Russia Viewed as Weimar
Foreign aid wouldn't have stopped Hitler, nor can it `save' Russia
IN arguing for aid to Russia, pundits and administration officials invoke the "lesson" of Weimar Germany. George Bush, national security adviser Brent Scowcroft, and former President Richard Nixon see the problem of assisting Russia largely through this historical prism.
They believe that America failed catastrophically in its unwillingness to help alleviate the economic depression in Germany after World War I, which, they contend, paved the way for Hitler's rise to power. Informed by this paradigm, they press for United States assistance to Russia, arguing that unless America helps Russia out of its economic chaos, the result could be a resurgent and aggressive Russian nationalism detrimental to American security.
This argument, however, misunderstands the forces that propelled Hitler's ascendancy, and its proponents overestimate the potential for American influence in both the Weimar Republic and today's Russia.
Since the American crash, heralding the advent of a worldwide depression, occurred in the autumn of 1929, and support for the Nazis ballooned from 800,000 votes in 1928 to 6.5 million in 1930, it is commonly assumed that the depression was responsible for Hitler's march to power. But this explanation is incorrect.
In 1930 Germany was in recession, not in depression. Despite the sudden drama of the New York stock-market crash, the Great Depression infected world economies gradually over several years. Nobody was suffering much during the initial Nazi surge except the workers, and they remained true to their traditional parties. While the Weimar Republic had its economic ailments - although no more severe than those of the other industrialized states - its mortal illness was virulent nationalism.
The German elections of 1930, in which the course was set for Hitler's rule, were dominated by foreign, not domestic policy, as extreme nationalist ambitions were advocated across the political spectrum. To explain the factors that produced Hitler and his expansionist policies, one must look not at temporary economic conditions, but to 1,000 years of German history and culture.
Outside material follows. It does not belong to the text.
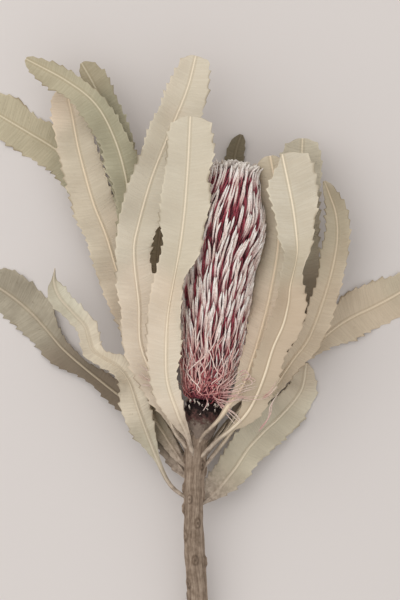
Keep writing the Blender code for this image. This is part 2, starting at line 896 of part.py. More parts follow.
def receptacle(group):
    """The dark woody cup under the florets, set with rows of small bract tips."""
    cup = lathed("receptacle", CUP_PROFILE, 20, 0.0, group)
    frame = head_frame(0.0)
    bumps = new_collection("bract_tips")
    profile = np.array(CUP_PROFILE)
    for row in range(CUP_BUMP_ROWS):
        along = 2.4 + 2.1 * row
        radius = float(np.interp(along, profile[:, 1], profile[:, 0]))
        for n in range(CUP_BUMPS_ROUND):
            turn = 2 * math.pi * (n + 0.5 * (row % 2)) / CUP_BUMPS_ROUND
            ends = [
                on_head(frame, radius - 1.6, turn, along - 0.6),
                on_head(frame, radius + 0.5, turn, along),
                on_head(frame, radius + 0.9, turn, along + 1.6),
            ]
            object_from("tip", spindle(ends, (0, 0.95, 0), 4, 0.3), bumps)
    return union_of(cup, bumps)


def flower_spike(group):
    """The head's core with its florets in upright rows, each root sunk into the core."""
    begin = CUP_LENGTH + 0.25 * CUP_PROFILE[-1][0] + GAP
    spike = lathed("flower_spike", SPIKE_CORE, 16, begin, group)
    frame = head_frame(begin)
    florets = new_collection("florets")
    core = np.array(SPIKE_CORE)
    draw = random.Random(11)
    for row in range(FLORET_ROWS):
        for column in range(FLORET_COLUMNS):
            shift = 0.5 * (column % 2)
            foot = 1.6 + FLORET_PITCH * (row + shift) + draw.uniform(-0.5, 0.5)
            if foot > 111.0:
                continue
            turn = 2 * math.pi * column / FLORET_COLUMNS + draw.uniform(-0.03, 0.03)
            low = float(np.interp(foot, core[:, 1], core[:, 0]))
            high = float(np.interp(foot + 5.0, core[:, 1], core[:, 0]))
            reach = FLORET_REACH * min(1.0, 0.45 + foot / 40.0)
            lean = draw.uniform(-0.04, 0.04)
            ends = [
                on_head(frame, low - 3.0, turn, foot - 1.6),
                on_head(frame, low + 0.55 * reach, turn, foot + 1.2),
                on_head(frame, high + reach, turn + lean, foot + 5.4),
                on_head(frame, high + 0.85 * reach, turn + 1.4 * lean, foot + FLORET_LENGTH),
            ]
            shape = spindle(ends, (0, 0.8 * FLORET_RADIUS, FLORET_RADIUS, 0), 3, draw.uniform(0, 2))
            object_from("floret", shape, florets)
    return union_of(spike, florets)


def leaf(name, form, group, cutter):
    """A toothed blade either side of its midrib, waved at the edges, on a narrow stalk."""
    _, length = smooth_line(form["midrib"], 4)
    count = int(round(length / TOOTH_PITCH)) + 1
    line, _ = smooth_line(form["midrib"], count)
    fine, _ = smooth_line(form["midrib"], 4 * (count - 1) + 1)
    verts = []
    weights = []
    faces = []

    def place(share, side, beyond):
        """A point of the blade: side is -1, 0 or 1, beyond is how far past the margin."""
        at = share * (len(fine) - 1)
        low = min(int(at), len(fine) - 2)
        middle = fine[low] + (at - low) * (fine[low + 1] - fine[low])
        before = fine[max(low - 2, 0)]
        after = fine[min(low + 3, len(fine) - 1)]
        aim = Vector(after - before).normalized()
        across = aim.cross(Vector((0, 0, 1))).normalized()
        normal = across.cross(aim)
        if side == 0:
            point = Vector(middle)
        else:
            index = 0 if side < 0 else 1
            width = float(table_at(form["widths"], share)[index])
            lift = float(table_at(form["lifts"], share)[index])
            number, swing, phase = form["waves"]
            turn = 2 * math.pi * (number * share + phase + 0.35 * index)
            lift += swing * math.sin(turn) * min(1.0, width / 6.0)
            angle = math.radians(lift)
            reach = width + beyond
            point = Vector(middle) + reach * (side * math.cos(angle) * across + math.sin(angle) * normal)
            point += beyond * 0.9 * aim
        point.z = max(point.z, RESTING)
        return point

    def width_at(share, side):
        return float(table_at(form["widths"], share)[0 if side < 0 else 1])

    for row in range(count):
        share = row / (count - 1)
        for side in (-1, 0, 1):
            verts.append(place(share, side, 0.0))
            slim = width_at(share, -1) < 2.0
            weights.append(1.0 if slim else (BLADE_MIDRIB if side == 0 else BLADE_EDGE))
    for row in range(count - 1):
        a, b = 3 * row, 3 * row + 3
        faces += [(a, a + 1, b), (a + 1, b + 1, b), (a + 1, a + 2, b + 1), (a + 2, b + 2, b + 1)]
        for side, low, high in ((-1, a, b), (1, a + 2, b + 2)):
            share = (row + 0.72) / (count - 1)
            if width_at(share, side) < TOOTHED_FROM or row == count - 2:
                continue
            verts.append(place(share, side, TOOTH_DEPTH))
            weights.append(BLADE_EDGE)
            tip = len(verts) - 1
            faces.append((low, high, tip) if side < 0 else (low, tip, high))
    mesh = bpy.data.meshes.new(name)
    mesh.from_pydata([tuple(v) for v in verts], [], faces)
    blade = object_from(name, mesh, group)
    thick = blade.vertex_groups.new(name="thick")
    for index, weight in enumerate(weights):
        thick.add([index], weight, "REPLACE")
    solid = blade.modifiers.new("thickness", "SOLIDIFY")
    solid.thickness = BLADE
    solid.offset = 0.0
    solid.vertex_group = "thick"
    solid.use_even_offset = False
    applied(blade)
    flat = bmesh.new()
    flat.from_mesh(blade.data)
    for vert in flat.verts:
        vert.co.z = max(vert.co.z, 0.0)
    bmesh.ops.recalc_face_normals(flat, faces=flat.faces)
    bmesh.ops.triangulate(flat, faces=flat.faces)
    flat.to_mesh(blade.data)
    flat.free()
    cut = blade.modifiers.new("stem", "BOOLEAN")
    cut.operation = "DIFFERENCE"
    cut.object = cutter
    cut.solver = "MANIFOLD"
    return applied(blade)


def in_metres(thing, look, smooth):
    """Scales the mesh to metres, and gives it its material and shading."""
    thing.data.transform(Matrix.Scale(MM, 4))
    thing.data.materials.clear()
    thing.data.materials.append(look)
    for face in thing.data.polygons:
        face.use_smooth = smooth
    thing.data.update()


def build():
    emptied_scene()
    parts = new_collection("banksia_cone")
    cutters = new_collection("cutters")

    stem = knobbed_stem("stem", parts, 0.0)
    resting = bmesh.new()
    resting.from_mesh(stem.data)
    for vert in resting.verts:
        vert.co.z = max(vert.co.z, 0.0)
    resting.to_mesh(stem.data)
    resting.free()
    in_metres(stem, material("bark", (0.27, 0.20, 0.14), 0.85), True)

    in_metres(receptacle(parts), material("bracts", (0.03, 0.018, 0.016), 0.8), True)
    in_metres(flower_spike(parts), material("florets", (0.60, 0.42, 0.42), 0.8), False)

    cutter = knobbed_stem("stem_clearance", cutters, GAP)
    cutter.hide_render = True
    cutter.display_type = "WIRE"
    for name, form in LEAVES.items():
        blade = leaf(name, form, parts, cutter)
        in_metres(blade, material(name + "_blade", form["tint"], 0.75), False)
    cutter.data.transform(Matrix.Scale(MM, 4))


build()
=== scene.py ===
"""A cut, dried banksia flower spike with its leaves, lying on a pale table."""

import bpy
import numpy as np
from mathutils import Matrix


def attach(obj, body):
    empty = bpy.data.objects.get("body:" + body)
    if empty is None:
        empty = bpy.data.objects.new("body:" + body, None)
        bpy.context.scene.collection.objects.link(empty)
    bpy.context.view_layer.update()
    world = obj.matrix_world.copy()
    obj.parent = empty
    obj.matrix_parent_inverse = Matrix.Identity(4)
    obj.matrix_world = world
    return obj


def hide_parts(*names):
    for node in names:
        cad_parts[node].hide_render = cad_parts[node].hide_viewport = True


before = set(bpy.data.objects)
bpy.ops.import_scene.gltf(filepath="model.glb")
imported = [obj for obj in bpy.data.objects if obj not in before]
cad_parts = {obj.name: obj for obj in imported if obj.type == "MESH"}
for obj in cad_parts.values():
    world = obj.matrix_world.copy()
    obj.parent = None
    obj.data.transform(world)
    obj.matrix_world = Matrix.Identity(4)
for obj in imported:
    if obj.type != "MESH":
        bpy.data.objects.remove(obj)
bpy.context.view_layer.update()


# Stem
# The cut stem of the branch: dry, ridged, grey-brown bark with the scars of fallen leaves and
# small buds standing out of it. It grows into the flower head, and its lower end was cut square.

# Each point of the stem's line is x, y, z and the radius there, in millimetres.
STEM_POINTS = (
    (-1.2, -154.9, 5.2, 5.3),
    (-1.4, -134.0, 7.8, 5.1),
    (-1.2, -110.0, 10.8, 4.9),
    (-2.6, -90.0, 13.6, 5.0),
    (-3.1, -72.0, 16.2, 4.6),
    (-2.9, -56.0, 18.3, 4.9),
    (-2.2, -44.0, 20.0, 5.2),
    (-1.9, -34.0, 21.5, 5.5),
    (-0.6, -29.5, 22.6, 5.7),
    (0.45, -26.8, 23.16, 5.9),
    (0.78, -24.2, 23.26, 6.1),
)
# Each scar is its place along y, its turn round the stem in degrees, its half length and height.
STEM_SCARS = (
    (-42.3, 172.0, 2.0, 1.3),
    (-44.2, 52.0, 2.1, 0.9),
    (-47.6, 4.0, 2.3, 1.4),
    (-52.0, 250.0, 2.4, 1.2),
    (-56.4, 178.0, 2.2, 1.3),
    (-60.3, 6.0, 2.3, 1.2),
    (-61.2, 114.0, 2.0, 0.9),
    (-66.6, 180.0, 2.4, 1.7),
    (-72.9, 66.0, 2.3, 1.0),
    (-79.2, 148.0, 2.4, 1.2),
    (-84.0, 290.0, 2.4, 1.2),
    (-90.9, 88.0, 2.2, 1.0),
    (-92.8, 4.0, 2.5, 1.5),
    (-102.5, 142.0, 2.4, 1.1),
    (-110.0, 210.0, 2.5, 1.2),
    (-122.0, 50.0, 2.5, 1.2),
    (-137.0, 150.0, 2.5, 1.2),
)
BARK_RADIUS = 5.0
MM = 0.001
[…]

American experts claim that, just as Nazis exploited economic discontent to seize power in Germany, so "fascist elements" in Russia could take advantage of economic misery to win power and embark on nationalist, expansionist policies. Unless the US helps ameliorate conditions in Russia, they warn, American security interests will be threatened. This is dubious.
THE German people, in a strictly constitutional way, chose Hitler as their leader not because they were in despair over economic conditions, but because they liked what he had promised to perform on the world stage. Germans enthusiastically supported all Hitler's "ultra-nationalist" actions, from the remilitarization of the Rhineland through the Austrian anschluss and the rape of Czechoslovakia to war with Poland and her allies.
The notion that, lest the West aid Russia, her people will turn to aggressive nationalism is profoundly insulting to them. Like Hitler, Vladimir Zhirinovsky, the extremist head of Russia's Liberal Democratic Party, has made clear how he would conduct his country's external affairs; Russians understand better than most the full implications of choosing such a man as their leader. If they do so (and there is little indication that they will), it will be because they accept the risks and want the rewards hi s policies promise. This decision is irrelevant to the issue of American aid.
President Bush asserts that history teaches that the West should not "stand by and watch" Russia's economy and democracy fall, as it did Germany's in the waning years of Weimar, for fear that a similar threat will result. It is reassuring to believe that pathological nationalism can be cured by foreign financial and technical remedies, but what could the US have done in the 1920s and 1930s to exorcise the demons possessing Germany?
Arguing from the Weimar experience that assistance to Russia should be seen in terms of American national security is wrongheaded.
Defending the US by containing, deterring, and fighting a country is one thing, attempting this defense by fundamentally influencing that country's internal political processes is quite another. When the US has tried to do so in the past, the result has been spectacular failure.
There are many good reasons to help Russia. But just as no set of aid policies from the West could have prevented Hitler, so the course of Russian nationalism will be driven by internal forces too fundamental to be shaped by outside assistance.